* Do this
Transcribe only the lines from the line with "middle_y = (min(p.y" through the line with "imported = [obj", exactly, counting both of those lines as part of the stretch.

>> begin Records for the exercise

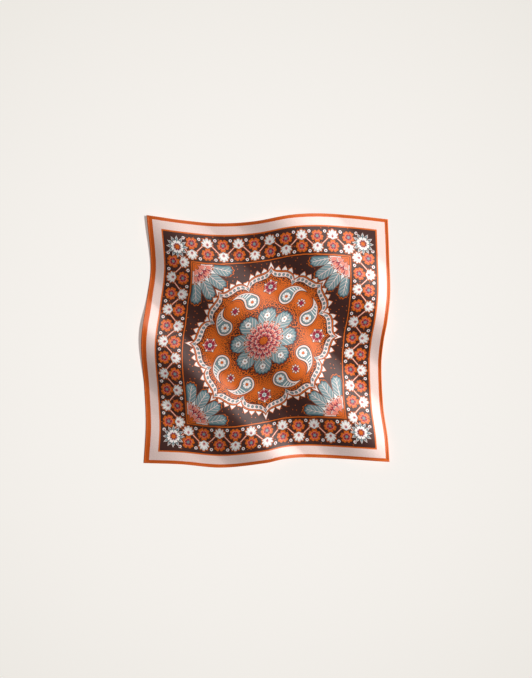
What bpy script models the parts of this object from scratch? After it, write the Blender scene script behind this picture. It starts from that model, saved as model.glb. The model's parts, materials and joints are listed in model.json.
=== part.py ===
"""A small silk square scarf, laid out on a table in soft diagonal waves.

Metres, with +Z up, +X to the right and +Y towards the scarf's top edge. The origin is under
the middle of the scarf, on the table. The scarf is one square panel of silk twill and the four
hand-rolled hems along its edges.
"""

import math
from collections import namedtuple

import bmesh
import bpy
from mathutils import Matrix, Vector

MM = 0.001

# Driving dimensions.
SIDE = 450 * MM  # the square's cut, from hem to hem
CLOTH = 1.0 * MM  # wall of the panel
ROLL_WIDTH = 3.2 * MM  # a rolled hem, measured across the edge
ROLL_HEIGHT = 2.6 * MM  # a rolled hem, above the cloth's underside
SEAM_GAP = 0.3 * MM  # between the panel and a roll, and in each mitre
SAG = 0.5 * MM  # how much of each wave's foot lies flat under the cloth's weight

# Fineness of the mesh.
CELLS = 40  # along each side of the panel, and along each roll
ROLL_SIDES = 8  # round each roll
NORMAL_STEP = 0.5 * MM  # distance over which the cloth's slope is measured
MERGE = 0.01 * MM

# Where the four corners lie on the table, in millimetres.
Corner = namedtuple("Corner", "x y")
BOTTOM_LEFT = Corner(-224.8, -225.1)
BOTTOM_RIGHT = Corner(222.2, -222.0)
TOP_LEFT = Corner(-218.4, 225.7)
TOP_RIGHT = Corner(220.3, 218.8)

# How each edge swings off the straight line between its corners. The share runs along the edge
# from the left or from the bottom, and the offset is to the right or upwards, in millimetres.
Swing = namedtuple("Swing", "share offset")
BOTTOM_SWINGS = (
    Swing(0.15, -2.5),
    Swing(0.32, -9.3),
    Swing(0.50, -0.6),
    Swing(0.57, 6.0),
    Swing(0.65, 8.4),
    Swing(0.82, 5.3),
)
TOP_SWINGS = (
    Swing(0.15, -8.0),
    Swing(0.30, -12.0),
    Swing(0.45, -7.4),
    Swing(0.60, 4.8),
    Swing(0.72, 8.6),
    Swing(0.85, 6.2),
)
LEFT_SWINGS = (
    Swing(0.15, 3.4),
    Swing(0.30, -0.5),
    Swing(0.48, -6.6),
    Swing(0.65, 1.3),
    Swing(0.80, 8.3),
)
RIGHT_SWINGS = (
    Swing(0.10, -2.8),
    Swing(0.22, -9.8),
    Swing(0.40, -12.9),
    Swing(0.50, -9.0),
    Swing(0.58, -2.6),
    Swing(0.70, 3.2),
    Swing(0.85, 2.2),
)

# The waves run from the top left to the bottom right. Each row is a ridge or the trough between
# two, and a wide trough has a row for its end too: the place along the diagonal from the
# bottom-left corner (minus) to the top-right one (plus), and the height, both at the top-left end
# and at the bottom-right end, in millimetres.
Wave = namedtuple("Wave", "name place_left place_right height_left height_right")
WAVES = (
    Wave("bottom-left corner", -325, -325, 0.0, 0.0),
    Wave("low ripple", -278, -272, 2.5, 2.2),
    Wave("third trough", -226, -224, 0.0, 0.0),
    Wave("third ridge", -149, -148, 13.5, 12.5),
    Wave("second trough", -92, -92, 0.0, 0.0),
    Wave("second trough's end", -78, -83, 0.0, 0.0),
    Wave("middle ridge", 3, -5, 13.5, 15.5),
    Wave("first trough", 79, 77, 0.0, 0.0),
    Wave("first trough's end", 97, 98, 0.0, 0.0),
    Wave("first ridge", 177, 176, 14.5, 14.5),
    Wave("top-right foot", 262, 258, 0.0, 0.0),
    Wave("top-right corner", 325, 325, 0.0, 0.0),
)
RIDGE_REACH = 260 * MM  # from the middle of a ridge to either end, where its heights are given

SILK_BROWN = (0.130, 0.062, 0.050, 1.0)
HEM_ORANGE = (0.620, 0.130, 0.035, 1.0)


def eased(low, high, share):
    """A value that leaves one level and reaches the next without a kink."""
    return low + (high - low) * (1 - math.cos(math.pi * share)) / 2


def swing_at(rows, share):
    """How far an edge is off its straight line, on one smooth curve through its rows."""
    rows = (Swing(0.0, 0.0), *rows, Swing(1.0, 0.0))
    last = len(rows) - 1
    start = max(k for k in range(last) if rows[k].share <= max(share, 0.0))

    def slope(k):
        before = rows[max(k - 1, 0)]
        after = rows[min(k + 1, last)]
        return (after.offset - before.offset) / (after.share - before.share)

    here, there = rows[start], rows[start + 1]
    span = there.share - here.share
    t = (share - here.share) / span
    ahead = t * t * (3 - 2 * t)
    return MM * (
        here.offset * (1 - ahead)
        + there.offset * ahead
        + span * slope(start) * t * (1 - t) ** 2
        - span * slope(start + 1) * t * t * (1 - t)
    )


def wave_height(x, y):
    """Height of the cloth's underside above the table."""
    place = (x + y) / math.sqrt(2)
    along = (x - y) / math.sqrt(2)
    share = min(max(0.5 + along / (2 * RIDGE_REACH), 0.0), 1.0)
    for low, high in zip(WAVES, WAVES[1:]):
        start = MM * (low.place_left + (low.place_right - low.place_left) * share)
        end = MM * (high.place_left + (high.place_right - high.place_left) * share)
        if place <= end:
            break
    foot = MM * (low.height_left + (low.height_right - low.height_left) * share)
    crest = MM * (high.height_left + (high.height_right - high.height_left) * share)
    height = eased(foot, crest, (place - start) / (end - start))
    return max(height - SAG, 0.0)


def cloth_point(across, along):
    """The cloth's underside at a place on the flat square, counted from its bottom-left corner."""
    a = across / SIDE
    b = along / SIDE
    x, y = (
        MM * (low * (1 - b) + high * b)
        for low, high in (
            (
                BOTTOM_LEFT[axis] * (1 - a) + BOTTOM_RIGHT[axis] * a,
                TOP_LEFT[axis] * (1 - a) + TOP_RIGHT[axis] * a,
            )
            for axis in (0, 1)
        )
    )
    x += swing_at(LEFT_SWINGS, b) * (1 - a) + swing_at(RIGHT_SWINGS, b) * a
    y += swing_at(BOTTOM_SWINGS, a) * (1 - b) + swing_at(TOP_SWINGS, a) * b
    return Vector((x, y, wave_height(x, y)))


def cloth_normal(across, along):
    """The way the printed face looks at a place on the flat square."""
    here = cloth_point(across, along)
    step_across = NORMAL_STEP if across < SIDE / 2 else -NORMAL_STEP
    step_along = NORMAL_STEP if along < SIDE / 2 else -NORMAL_STEP
    right = (cloth_point(across + step_across, along) - here) / step_across
    up = (cloth_point(across, along + step_along) - here) / step_along
    return right.cross(up).normalized()


def silk(name, colour):
    """Satin-faced silk of one colour."""
    material = bpy.data.materials.new(name)
    material.use_nodes = True
    shader = material.node_tree.nodes["Principled BSDF"]
    shader.inputs["Base Color"].default_value = colour
    shader.inputs["Roughness"].default_value = 0.38
    shader.inputs["Metallic"].default_value = 0.0
    shader.inputs["Sheen Weight"].default_value = 0.3
    return material


def add_piece(name, bm, material, collection):
    """One named object from a bmesh."""
    mesh = bpy.data.meshes.new(name)
    bm.to_mesh(mesh)
    bm.free()
    mesh.shade_smooth()
    mesh.materials.append(material)
    piece = bpy.data.objects.new(name, mesh)
    collection.objects.link(piece)
    return piece


def add_panel(material, collection):
    """The square of twill inside the hems, a wall that stands on its own underside."""
    edge = ROLL_WIDTH + SEAM_GAP
    bm = bmesh.new()
    bmesh.ops.create_grid(bm, x_segments=CELLS, y_segments=CELLS, size=0.5)
    # Split along the waves, so that both triangles of a cell follow the ridge.
    bmesh.ops.triangulate(bm, faces=bm.faces, quad_method="ALTERNATE")
    for vert in bm.verts:
        across = edge + (vert.co.x + 0.5) * (SIDE - 2 * edge)
        along = edge + (vert.co.y + 0.5) * (SIDE - 2 * edge)
        vert.co = cloth_point(across, along)
    panel = add_piece("panel", bm, material, collection)
    wall = panel.modifiers.new("wall", "SOLIDIFY")
    wall.thickness = CLOTH
    wall.offset = 1.0
    return panel


def turned(run, inward, quarters):
    """A place on the flat square, for an edge that is so many quarter turns from the bottom one."""
    for _ in range(quarters):
        run, inward = SIDE - inward, run
    return run, inward


def add_hem(name, quarters, material, collection):
    """The rolled hem of one edge: an oval roll that follows the edge, mitred at both corners."""
    mitre = SEAM_GAP / math.sqrt(2)
    corner = math.cos(math.pi / ROLL_SIDES)
    bm = bmesh.new()
    bmesh.ops.create_grid(bm, x_segments=CELLS, y_segments=ROLL_SIDES, size=0.5)
    for vert in bm.verts:
        angle = 2 * math.pi * (vert.co.y + 0.5 / ROLL_SIDES)
        inward = ROLL_WIDTH / 2 * (1 - math.cos(angle) / corner)
        lift = ROLL_HEIGHT / 2 * (1 + math.sin(angle) / corner)
        end = inward + mitre
        run = end + (vert.co.x + 0.5) * (SIDE - 2 * end)
        place = turned(run, inward, quarters)
        vert.co = cloth_point(*place) + lift * cloth_normal(*place)
    bmesh.ops.remove_doubles(bm, verts=bm.verts, dist=MERGE)
    bmesh.ops.holes_fill(bm, edges=bm.edges, sides=ROLL_SIDES)
    bmesh.ops.recalc_face_normals(bm, faces=bm.faces)
    return add_piece(name, bm, material, collection)


def centre_on_origin(pieces):
    """Moves the meshes so that the middle of the scarf's outline is over the origin."""
    points = [vert.co for piece in pieces for vert in piece.data.vertices]
    middle_x = (min(p.x for p in points) + max(p.x for p in points)) / 2
    middle_y = (min(p.y for p in points) + max(p.y for p in points)) / 2
    for piece in pieces:
        piece.data.transform(Matrix.Translation((-middle_x, -middle_y, 0)))


def build():
    for old in list(bpy.data.objects):
        bpy.data.objects.remove(old)
    scarf = bpy.data.collections.new("silk_square_scarf")
    bpy.context.scene.collection.children.link(scarf)
    printed = silk("printed_silk", SILK_BROWN)
    border = silk("border_silk", HEM_ORANGE)
    pieces = [add_panel(printed, scarf)]
    edges = ("hem_bottom", "hem_right", "hem_top", "hem_left")
    pieces += [add_hem(name, turn, border, scarf) for turn, name in enumerate(edges)]
    centre_on_origin(pieces)


build()
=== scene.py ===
# A small printed silk square with hand-rolled hems, laid face up in soft diagonal waves.
import functools
import json
import math
from collections import namedtuple

import bmesh
import bpy
from mathutils import Matrix, Vector, noise

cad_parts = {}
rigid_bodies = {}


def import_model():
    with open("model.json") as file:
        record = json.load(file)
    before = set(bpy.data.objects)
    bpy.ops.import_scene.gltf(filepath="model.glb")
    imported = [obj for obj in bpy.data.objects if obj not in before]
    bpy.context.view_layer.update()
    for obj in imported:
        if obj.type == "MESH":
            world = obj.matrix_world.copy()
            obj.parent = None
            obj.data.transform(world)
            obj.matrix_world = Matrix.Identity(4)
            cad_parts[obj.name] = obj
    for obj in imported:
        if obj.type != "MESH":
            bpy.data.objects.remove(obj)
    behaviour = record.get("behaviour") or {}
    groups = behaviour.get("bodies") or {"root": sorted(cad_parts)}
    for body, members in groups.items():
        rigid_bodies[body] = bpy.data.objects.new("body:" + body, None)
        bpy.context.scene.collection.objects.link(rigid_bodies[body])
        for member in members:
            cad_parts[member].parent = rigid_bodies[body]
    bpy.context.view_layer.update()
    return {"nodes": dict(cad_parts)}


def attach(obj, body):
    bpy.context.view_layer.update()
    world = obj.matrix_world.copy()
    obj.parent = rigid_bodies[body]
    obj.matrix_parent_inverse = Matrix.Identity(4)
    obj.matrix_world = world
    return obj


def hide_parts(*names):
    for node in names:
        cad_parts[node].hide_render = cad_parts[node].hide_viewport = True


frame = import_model()
MM = 0.001

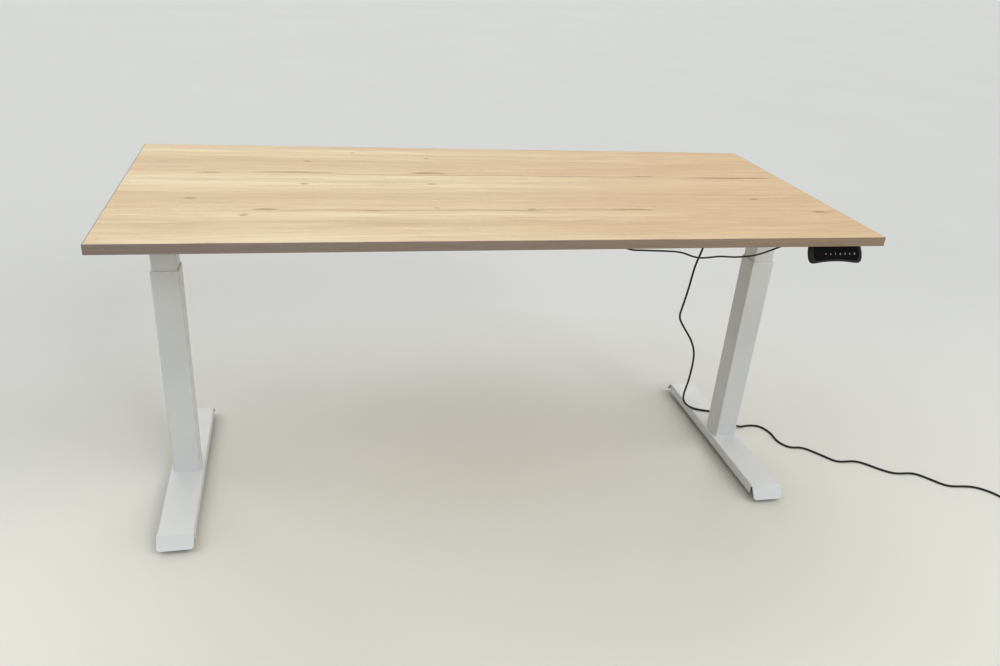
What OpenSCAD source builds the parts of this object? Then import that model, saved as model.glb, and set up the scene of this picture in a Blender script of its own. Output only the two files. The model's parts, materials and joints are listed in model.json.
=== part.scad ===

>> end Records for the exercise

* Response below
    middle_y = (min(p.y for p in points) + max(p.y for p in points)) / 2
    for piece in pieces:
        piece.data.transform(Matrix.Translation((-middle_x, -middle_y, 0)))


def build():
    for old in list(bpy.data.objects):
        bpy.data.objects.remove(old)
    scarf = bpy.data.collections.new("silk_square_scarf")
    bpy.context.scene.collection.children.link(scarf)
    printed = silk("printed_silk", SILK_BROWN)
    border = silk("border_silk", HEM_ORANGE)
    pieces = [add_panel(printed, scarf)]
    edges = ("hem_bottom", "hem_right", "hem_top", "hem_left")
    pieces += [add_hem(name, turn, border, scarf) for turn, name in enumerate(edges)]
    centre_on_origin(pieces)


build()
=== scene.py ===
# A small printed silk square with hand-rolled hems, laid face up in soft diagonal waves.
import functools
import json
import math
from collections import namedtuple

import bmesh
import bpy
from mathutils import Matrix, Vector, noise

cad_parts = {}
rigid_bodies = {}


def import_model():
    with open("model.json") as file:
        record = json.load(file)
    before = set(bpy.data.objects)
    bpy.ops.import_scene.gltf(filepath="model.glb")
    imported = [obj for obj in bpy.data.objects if obj not in before]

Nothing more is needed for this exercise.